BERLIN – The highest court in Maryland this week rejected an appeal by the Worcester County Board of Education, forcing the school board to reimburse a private insurance company for the defense of a Pocomoke High vice principal sued in 2004 for allegedly assaulting a student by brandishing a knife in his office.
The Maryland Court of Appeals this week decided Worcester County’s Board of Education was responsible for paying for the defense of Pocomoke High Vice Principal James Covington in a case filed by a student accusing the administrator of threatening him with a knife back in 2004. The school board and its insurance company refused to pay for the defense because the actions he was accused of fell outside the parameters of their policy.
Covington’s defense was later absorbed by a private carrier provided through the state teachers association. He was later cleared of the charges, and the private carrier brought suit against the Board of Education seeking reimbursement for providing the defense. The case winnowed its way through the system before the Court of Appeals opined this week the school board was liable for Covington’s defense.
“Our holding in Board of Education v. Mann Insurance made clear there is only one test for determining whether an educator is entitled to a defense under the Education Article and to pass that test, an educator need only to establish a potentiality that the conduct at issue was undertaken in performance of the educator’s duties, was within the scope of employment and was without malice,” the high court’s opinion reads.
In August 2005, a Pocomoke High student filed a civil suit in Worcester County Circuit Court, alleging Covington had assaulted him back on March 17, 2004. According to the facts of the case, Covington summoned the student to his office because the student had been accused of harassing another student at the school.
According to the student’s complaint, filed by a attorney at the behest of his mother, Covington “closed the door, removed the cord from the handset of the telephone and removed from the bottom drawer of his desk a knife with a six- to seven-inch blade and brandished it directly in front of the student, placing him in fear of imminent harm,” according to the original complaint.
Covington’s version of the events differed significantly. In his response to the suit, Covington indicated his duties as vice president require him to address disciplinary issues and he called the student in question to his office that day to address a problem regarding the student’s harassment of another student.
Covington stated during the course of the conversation, he did show the student a knife he had confiscated from another student who had brought the weapon to school because he was being harassed by older and bigger kids. Covington indicated he showed the student the knife as an illustration of just how far harassment could go and what it could lead to. Covington denied assaulting the student and stated he only brought out the knife to reinforce his message about the dangers of harassment in school.

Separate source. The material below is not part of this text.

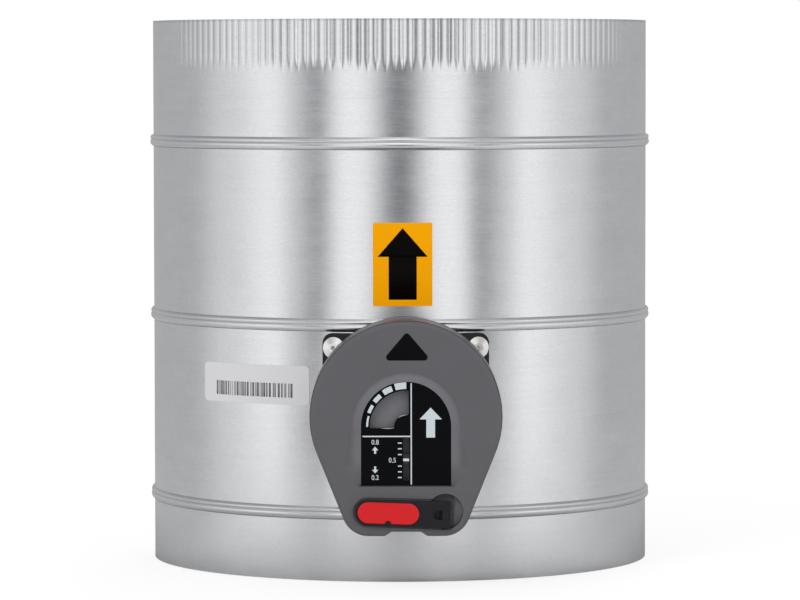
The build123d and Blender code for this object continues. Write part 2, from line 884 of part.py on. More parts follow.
def marker_slider():
    """The slider behind the slot: a white bar in front and a follower pin behind."""
    plate = Pos(0, scale_middle) * Rectangle(2 * slider_half, slider_height)
    slider = layer(plate, slider_front, slider_back)
    bar = Pos(0, scale_middle) * Rectangle(slot_width - marker_play, marker_height)
    slider += layer(bar, recess_depth + marker_sink, slider_front + fit_gap)
    pin = Pos(0, scale_middle) * Circle(follower_radius)
    return slider + layer(pin, slider_back - fit_gap, drum_front + spiral_cut - soft_gap)


# Crank


def side_profile(half_width, front, back, low, high):
    """A round-nosed block on the crank's hinge pin, between two heights."""
    pivot = Plane(
        origin=(head_x + crank_x, face_y + pin_depth, crank_height + low), x_dir=(1, 0, 0), z_dir=(0, 0, 1)
    )
    block = Pos(0, (front + back) / 2) * Rectangle(2 * half_width, back - front)
    return extrude(pivot * (Circle(half_width) + block), high - low)


def tongue_span():
    """Lowest and highest point of the hub's tongue, from the crank's axis."""
    return (-arm_drop - tongue_radius, -arm_drop + tongue_radius)


def crank_hub():
    """The hub in the cover's recess, with a tongue for the arm and the drive shaft."""
    keep = Pos(crank_disc_right - crank_disc, 0) * Rectangle(2 * crank_disc, 2 * crank_disc)
    hub = layer(at_crank(Circle(crank_disc) & keep), disc_front, disc_back)
    hub += layer(at_crank(Circle(crank_shaft)), disc_back - fit_gap, case_inside + crank_end)
    low, high = tongue_span()
    hub += side_profile(tongue_radius, 0, disc_front - pin_depth + fit_gap, low, high)
    hub -= layer(at_crank(crank_flat_cut(0)), drum_front - fit_gap, drum_front + tooth_width + cut_past)
    return hub - hinge_bore(fit_gap)


def crank_flat_cut(grow):
    """What is cut from the crank's shaft, or left in the pinion's bore, to key them."""
    return Pos(0, crank_flat + grow + crank_shaft / 2) * Rectangle(3 * crank_shaft, crank_shaft)


def hinge_bore(grow):
    """The hinge pin's own solid, grown for its bores."""
    low = -arm_drop - arm_half_width + pin_inset
    high = -arm_drop + arm_half_width - pin_inset
    foot = Plane(
        origin=(head_x + crank_x, face_y + pin_depth, crank_height + low), x_dir=(1, 0, 0), z_dir=(0, 0, 1)
    )
    return extrude(foot * Circle(pin_radius + grow), high - low)


def crank_arm():
    """The folding arm: a tapered bar with a fork round the hub's tongue."""
    arm = layer(arm_shape(0), -arm_front, -arm_back)
    arm = fillet(arm.faces().sort_by(Axis.Y)[0].outer_wire().edges(), arm_round)
    low = -arm_drop - arm_half_width + knuckle_inset
    high = -arm_drop + arm_half_width - knuckle_inset
    arm += side_profile(fork_end - 2 * fit_gap, 0, fit_gap, low, high)
    gap = tongue_radius + fit_gap
    slot_reach = fork_end + cut_past + fork_slot
    slot = Pos((fork_end + cut_past - fork_slot) / 2, -arm_drop)
    slot *= RectangleRounded(slot_reach, 2 * gap, fork_corner)
    arm -= layer(at_crank(slot), -arm_front - cut_past, 2 * cut_past)
    arm -= layer(badge_shape(badge_gap), -arm_front - cut_past, -arm_front + badge_sink)
    return arm - hinge_bore(fit_gap)


def badge_shape(grow):
    """The bare badge's outline: a stadium with a small bite in its lower edge."""
    badge = SlotOverall(badge_length + 2 * grow, badge_width + 2 * grow)
    badge -= Pos(0, -badge_width / 2) * Circle(badge_bite - grow)
    return at_crank(Pos(badge_x, -badge_drop) * Rot(0, 0, -arm_tilt) * badge)


def crank_badge():
    """The red badge, let into the arm's front."""
    badge = layer(badge_shape(0), -arm_front - badge_rise, -arm_front + badge_sink)
    return fillet(badge.faces().sort_by(Axis.Y)[0].outer_wire().edges(), badge_round)


def crank_pinion():
    """The small gear keyed on the crank's shaft."""
    gear = gear_outline(pinion_teeth, mesh_angle() + pi)
    bore = Circle(crank_shaft + fit_gap) - crank_flat_cut(fit_gap)
    return layer(at_crank(gear - bore), drum_front, drum_front + tooth_width)


save("duct_shell", duct_shell())
labels()
save("saddle", saddle())
fasten_saddle()
bushes()
blade_stops()
save("rear_case", rear_case())
case_screws()
save("front_cover", front_cover())
save("display_panel", display_panel())
save("blade_shaft", blade_shaft())
shaft_rings()
save("upper_skin", blade_skin(1))
save("lower_skin", blade_skin(-1))
blade_seal()
blade_clamps()
save("position_dial", position_dial())
save("spring_arbor", spring_arbor())
save("spring_drum", spring_drum())
save("clock_spring", clock_spring())
save("marker_slider", marker_slider())
save("crank_hub", crank_hub())
save("crank_arm", crank_arm())
save("crank_badge", crank_badge())
save("crank_pinion", crank_pinion())
save("hinge_pin", hinge_bore(0))
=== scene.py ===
import json
import math
import bpy
import numpy as np
from mathutils import Matrix, Vector


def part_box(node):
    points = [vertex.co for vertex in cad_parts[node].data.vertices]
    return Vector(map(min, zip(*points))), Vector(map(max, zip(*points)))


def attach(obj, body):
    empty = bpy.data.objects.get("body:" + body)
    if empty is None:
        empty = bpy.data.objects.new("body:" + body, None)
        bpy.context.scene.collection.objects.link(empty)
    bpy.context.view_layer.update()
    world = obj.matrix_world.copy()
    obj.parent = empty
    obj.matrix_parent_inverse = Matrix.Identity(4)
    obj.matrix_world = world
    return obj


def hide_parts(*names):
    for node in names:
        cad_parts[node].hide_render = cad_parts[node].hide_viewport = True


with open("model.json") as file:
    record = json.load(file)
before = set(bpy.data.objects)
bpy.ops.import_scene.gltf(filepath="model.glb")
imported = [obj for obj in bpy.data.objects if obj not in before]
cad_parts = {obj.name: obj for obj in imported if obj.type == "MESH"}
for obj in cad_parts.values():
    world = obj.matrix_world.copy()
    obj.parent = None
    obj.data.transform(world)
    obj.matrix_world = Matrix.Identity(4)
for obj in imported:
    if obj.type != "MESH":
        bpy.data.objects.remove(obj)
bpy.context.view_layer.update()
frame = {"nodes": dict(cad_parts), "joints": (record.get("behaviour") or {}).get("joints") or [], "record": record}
print("frame loaded:", len(frame["nodes"]), "nodes")

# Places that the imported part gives, in metres
mm = 0.001
joints = {joint["name"]: joint for joint in frame["joints"]}
mounts = {mount["name"]: mount for mount in frame["record"]["mounts"]}
shaftX, shaftZ = joints["blade_turn"]["pos_m"][::2]
crankX, crankZ = joints["crank_turn"]["pos_m"][::2]
ductRadius = mounts["outlet_collar"]["dims"]["r_mm"] * mm
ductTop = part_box("duct_shell")[1].z
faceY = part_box("front_cover")[0].y
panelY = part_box("display_panel")[0].y
random = np.random.default_rng(11)


# Nodes

def addNode(tree, kind, **settings):
    # a new node with its settings
    node = tree.nodes.new(kind)
    for name, value in settings.items():
        setattr(node, name, value)
    return node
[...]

Covington asked the Worcester County Board of Education to provide him with a defense in the Circuit Court action, but the board refused to defend Covington because he was charged with assault and that assault could never be without malice, and thus, did not fall within the purview of the Education Article.
Like most Boards of Education, Worcester County’s board self-insures through the Maryland Association of Boards of Education Group Insurance Pool, which also refused to provide a defense because it deemed the actions Covington was accused of not covered under its agreement. Ultimately, the Horace Mann Insurance Company provided Covington with a defense pursuant to a liability policy it had with the Maryland State Teachers Association.
The case was eventually tried before a Worcester County jury, which found Covington did not assault the student as charged.
A short time later, Horace Mann Insurance filed an action against the Worcester County Board of Education, suggesting the board had a duty to defend Covington against the allegations and that it breached its duty by not providing a defense for the vice principal. In the action, Horace Mann sought compensation from the Worcester County Board of Education as reimbursement for paying for Covington’s defense.
The Worcester County Circuit Court ruled Horace Mann Insurance had a valid claim and agreed the Board of Education must reimburse the company for paying for the vice principal’s defense. The Board of Education appealed the low court’s decision, asserting the decision “effectively imposes upon county school boards an absolute duty to defend virtually any claim against a board employee.”
After reviewing the facts of the case, the Court of Appeals last week issued an opinion penned by Judge Clayton Greene, Jr. upholding the lower court’s decision and effectively forcing the board to reimburse the insurance company for paying for Covington’s defense. The amount owed in reimbursement has not been made public.